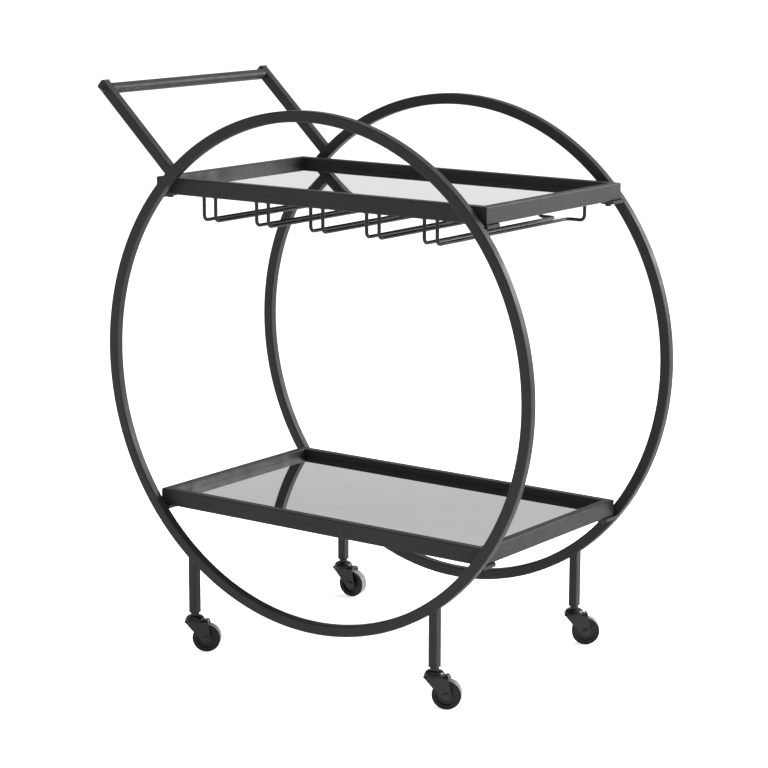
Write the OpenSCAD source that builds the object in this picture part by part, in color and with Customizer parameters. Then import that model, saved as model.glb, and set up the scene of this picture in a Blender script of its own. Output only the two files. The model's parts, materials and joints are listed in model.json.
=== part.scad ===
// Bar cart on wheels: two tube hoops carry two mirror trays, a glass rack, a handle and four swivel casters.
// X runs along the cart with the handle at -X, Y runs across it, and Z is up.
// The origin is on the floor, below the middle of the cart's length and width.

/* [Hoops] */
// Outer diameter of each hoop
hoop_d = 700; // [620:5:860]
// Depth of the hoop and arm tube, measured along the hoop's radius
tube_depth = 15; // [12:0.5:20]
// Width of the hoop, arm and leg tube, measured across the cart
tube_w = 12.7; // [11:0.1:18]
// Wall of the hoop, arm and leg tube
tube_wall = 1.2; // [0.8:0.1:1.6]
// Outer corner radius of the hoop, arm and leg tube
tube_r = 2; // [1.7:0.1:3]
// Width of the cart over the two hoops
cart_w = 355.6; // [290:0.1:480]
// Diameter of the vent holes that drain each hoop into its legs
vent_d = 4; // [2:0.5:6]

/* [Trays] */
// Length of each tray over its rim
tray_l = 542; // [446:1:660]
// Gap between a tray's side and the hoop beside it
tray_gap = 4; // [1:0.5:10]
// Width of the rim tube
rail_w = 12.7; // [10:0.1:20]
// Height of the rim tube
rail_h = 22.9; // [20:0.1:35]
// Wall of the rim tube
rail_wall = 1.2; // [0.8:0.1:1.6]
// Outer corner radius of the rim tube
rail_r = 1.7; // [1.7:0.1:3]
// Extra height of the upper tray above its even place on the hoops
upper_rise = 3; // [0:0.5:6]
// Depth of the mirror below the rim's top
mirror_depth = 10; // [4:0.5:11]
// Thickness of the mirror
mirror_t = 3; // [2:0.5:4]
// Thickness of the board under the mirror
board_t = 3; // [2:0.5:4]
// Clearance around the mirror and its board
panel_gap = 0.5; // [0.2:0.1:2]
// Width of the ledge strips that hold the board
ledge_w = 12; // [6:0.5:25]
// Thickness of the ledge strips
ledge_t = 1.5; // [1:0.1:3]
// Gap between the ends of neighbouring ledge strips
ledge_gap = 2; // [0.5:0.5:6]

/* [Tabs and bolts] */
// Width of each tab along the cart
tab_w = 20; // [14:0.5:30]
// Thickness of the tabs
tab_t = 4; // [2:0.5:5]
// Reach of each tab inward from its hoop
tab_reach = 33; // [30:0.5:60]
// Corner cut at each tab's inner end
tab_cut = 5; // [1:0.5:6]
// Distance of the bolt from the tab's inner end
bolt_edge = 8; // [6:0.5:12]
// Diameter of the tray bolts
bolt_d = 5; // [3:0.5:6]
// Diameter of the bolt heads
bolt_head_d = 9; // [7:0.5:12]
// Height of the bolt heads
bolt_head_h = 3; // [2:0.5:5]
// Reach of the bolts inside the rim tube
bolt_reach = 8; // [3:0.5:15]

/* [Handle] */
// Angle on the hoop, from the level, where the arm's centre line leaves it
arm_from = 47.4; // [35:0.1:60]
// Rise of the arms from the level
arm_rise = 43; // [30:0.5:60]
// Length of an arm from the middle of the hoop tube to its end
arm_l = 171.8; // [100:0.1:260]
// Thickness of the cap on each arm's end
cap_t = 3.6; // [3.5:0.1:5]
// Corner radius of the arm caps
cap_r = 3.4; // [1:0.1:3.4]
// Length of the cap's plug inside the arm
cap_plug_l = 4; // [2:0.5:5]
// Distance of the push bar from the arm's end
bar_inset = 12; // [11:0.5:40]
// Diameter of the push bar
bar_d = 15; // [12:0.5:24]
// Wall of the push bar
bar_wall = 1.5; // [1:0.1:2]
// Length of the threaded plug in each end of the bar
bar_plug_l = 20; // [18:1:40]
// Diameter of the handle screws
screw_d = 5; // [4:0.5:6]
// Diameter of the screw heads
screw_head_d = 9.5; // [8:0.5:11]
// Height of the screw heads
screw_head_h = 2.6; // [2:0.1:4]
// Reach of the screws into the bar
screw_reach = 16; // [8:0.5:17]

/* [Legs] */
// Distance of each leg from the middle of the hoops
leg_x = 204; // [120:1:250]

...

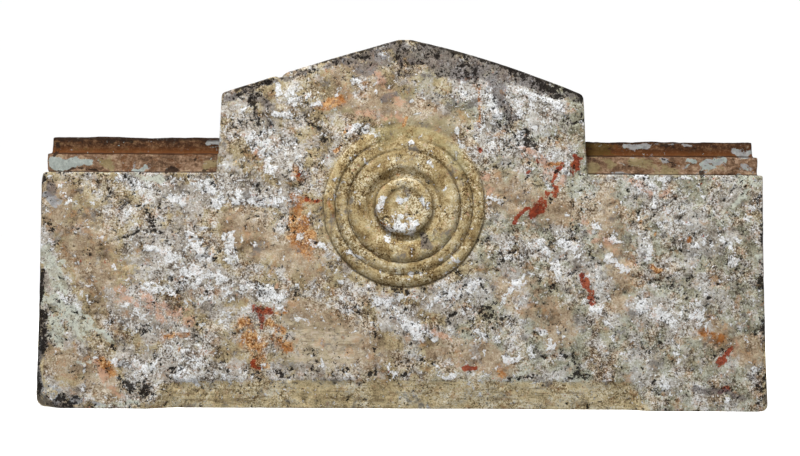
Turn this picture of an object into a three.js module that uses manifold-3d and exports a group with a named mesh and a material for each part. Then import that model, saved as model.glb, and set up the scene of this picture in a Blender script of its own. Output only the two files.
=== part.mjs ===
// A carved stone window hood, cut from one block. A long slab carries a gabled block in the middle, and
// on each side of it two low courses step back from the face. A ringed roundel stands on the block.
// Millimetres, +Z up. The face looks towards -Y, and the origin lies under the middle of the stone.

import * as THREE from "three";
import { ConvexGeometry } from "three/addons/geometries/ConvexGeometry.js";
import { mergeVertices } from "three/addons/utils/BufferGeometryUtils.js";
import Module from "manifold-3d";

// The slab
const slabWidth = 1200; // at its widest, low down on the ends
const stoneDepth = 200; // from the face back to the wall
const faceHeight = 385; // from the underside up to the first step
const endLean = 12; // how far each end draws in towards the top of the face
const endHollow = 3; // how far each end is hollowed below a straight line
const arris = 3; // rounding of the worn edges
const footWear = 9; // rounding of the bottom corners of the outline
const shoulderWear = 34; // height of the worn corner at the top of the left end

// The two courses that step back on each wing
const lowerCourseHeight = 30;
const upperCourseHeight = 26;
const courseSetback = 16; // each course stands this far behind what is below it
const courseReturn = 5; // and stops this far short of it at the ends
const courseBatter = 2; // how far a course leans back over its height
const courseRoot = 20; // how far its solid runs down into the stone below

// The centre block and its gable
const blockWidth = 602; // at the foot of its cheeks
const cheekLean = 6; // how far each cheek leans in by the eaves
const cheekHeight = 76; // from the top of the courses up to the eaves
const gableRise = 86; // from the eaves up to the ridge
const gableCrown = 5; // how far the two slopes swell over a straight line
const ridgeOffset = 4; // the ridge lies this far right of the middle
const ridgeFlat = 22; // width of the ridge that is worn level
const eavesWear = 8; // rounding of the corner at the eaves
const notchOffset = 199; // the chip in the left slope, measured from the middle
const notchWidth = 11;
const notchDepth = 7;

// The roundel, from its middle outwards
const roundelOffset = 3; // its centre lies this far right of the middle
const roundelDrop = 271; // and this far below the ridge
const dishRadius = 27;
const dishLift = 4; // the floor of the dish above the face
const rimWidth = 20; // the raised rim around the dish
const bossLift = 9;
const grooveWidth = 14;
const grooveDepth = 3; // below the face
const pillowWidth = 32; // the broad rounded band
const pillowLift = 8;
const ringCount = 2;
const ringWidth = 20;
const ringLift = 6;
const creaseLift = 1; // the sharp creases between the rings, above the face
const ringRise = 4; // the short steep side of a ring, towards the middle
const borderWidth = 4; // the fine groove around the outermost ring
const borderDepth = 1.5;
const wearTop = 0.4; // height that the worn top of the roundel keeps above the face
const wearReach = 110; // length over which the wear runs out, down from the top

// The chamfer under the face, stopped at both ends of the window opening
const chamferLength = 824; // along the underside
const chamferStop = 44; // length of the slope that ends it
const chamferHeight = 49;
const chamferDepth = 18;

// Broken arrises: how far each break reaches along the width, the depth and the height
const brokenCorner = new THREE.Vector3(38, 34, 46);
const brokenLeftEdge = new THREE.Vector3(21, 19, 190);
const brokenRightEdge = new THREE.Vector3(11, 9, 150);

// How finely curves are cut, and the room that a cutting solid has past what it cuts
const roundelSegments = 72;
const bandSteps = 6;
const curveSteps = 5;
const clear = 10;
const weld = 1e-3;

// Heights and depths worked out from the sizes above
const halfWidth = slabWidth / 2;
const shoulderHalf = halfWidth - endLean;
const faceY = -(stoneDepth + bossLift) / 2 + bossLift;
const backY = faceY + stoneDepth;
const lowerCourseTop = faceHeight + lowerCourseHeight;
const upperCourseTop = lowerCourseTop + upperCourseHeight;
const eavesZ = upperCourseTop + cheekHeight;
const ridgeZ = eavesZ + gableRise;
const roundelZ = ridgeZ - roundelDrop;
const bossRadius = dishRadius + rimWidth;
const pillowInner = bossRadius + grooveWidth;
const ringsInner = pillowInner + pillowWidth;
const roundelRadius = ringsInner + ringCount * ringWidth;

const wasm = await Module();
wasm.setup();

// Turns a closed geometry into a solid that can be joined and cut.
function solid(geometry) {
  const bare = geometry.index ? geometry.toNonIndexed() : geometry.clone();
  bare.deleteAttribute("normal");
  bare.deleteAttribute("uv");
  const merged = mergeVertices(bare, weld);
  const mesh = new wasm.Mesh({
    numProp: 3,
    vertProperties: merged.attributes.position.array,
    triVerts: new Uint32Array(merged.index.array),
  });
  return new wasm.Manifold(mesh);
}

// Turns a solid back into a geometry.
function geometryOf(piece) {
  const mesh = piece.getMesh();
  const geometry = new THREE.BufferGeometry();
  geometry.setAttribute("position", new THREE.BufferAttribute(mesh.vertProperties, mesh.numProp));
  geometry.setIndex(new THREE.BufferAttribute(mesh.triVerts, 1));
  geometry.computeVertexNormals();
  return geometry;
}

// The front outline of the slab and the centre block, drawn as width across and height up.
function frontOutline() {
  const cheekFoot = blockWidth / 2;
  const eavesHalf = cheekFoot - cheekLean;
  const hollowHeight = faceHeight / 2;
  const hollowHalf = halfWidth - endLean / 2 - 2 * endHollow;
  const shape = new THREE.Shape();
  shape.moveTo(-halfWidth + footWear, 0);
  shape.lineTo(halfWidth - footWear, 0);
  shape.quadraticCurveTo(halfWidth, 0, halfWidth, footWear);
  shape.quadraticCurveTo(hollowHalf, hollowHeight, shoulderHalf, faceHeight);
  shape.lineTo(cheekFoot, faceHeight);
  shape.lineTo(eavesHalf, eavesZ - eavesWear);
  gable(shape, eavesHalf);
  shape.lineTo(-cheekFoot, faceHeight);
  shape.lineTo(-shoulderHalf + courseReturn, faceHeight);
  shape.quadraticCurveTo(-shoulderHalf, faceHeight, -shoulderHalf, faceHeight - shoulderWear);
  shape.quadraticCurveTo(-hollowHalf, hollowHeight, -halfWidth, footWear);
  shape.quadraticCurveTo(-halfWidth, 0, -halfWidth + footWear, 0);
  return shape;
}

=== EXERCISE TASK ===
Above are records; repeat only the lines starting at the line with "Write the OpenSCAD" and ending at the line with "length and width.", exactly as they appear, both included.

=== OUTPUT FOR THIS TASK ===
Write the OpenSCAD source that builds the object in this picture part by part, in color and with Customizer parameters. Then import that model, saved as model.glb, and set up the scene of this picture in a Blender script of its own. Output only the two files. The model's parts, materials and joints are listed in model.json.
=== part.scad ===
// Bar cart on wheels: two tube hoops carry two mirror trays, a glass rack, a handle and four swivel casters.
// X runs along the cart with the handle at -X, Y runs across it, and Z is up.
// The origin is on the floor, below the middle of the cart's length and width.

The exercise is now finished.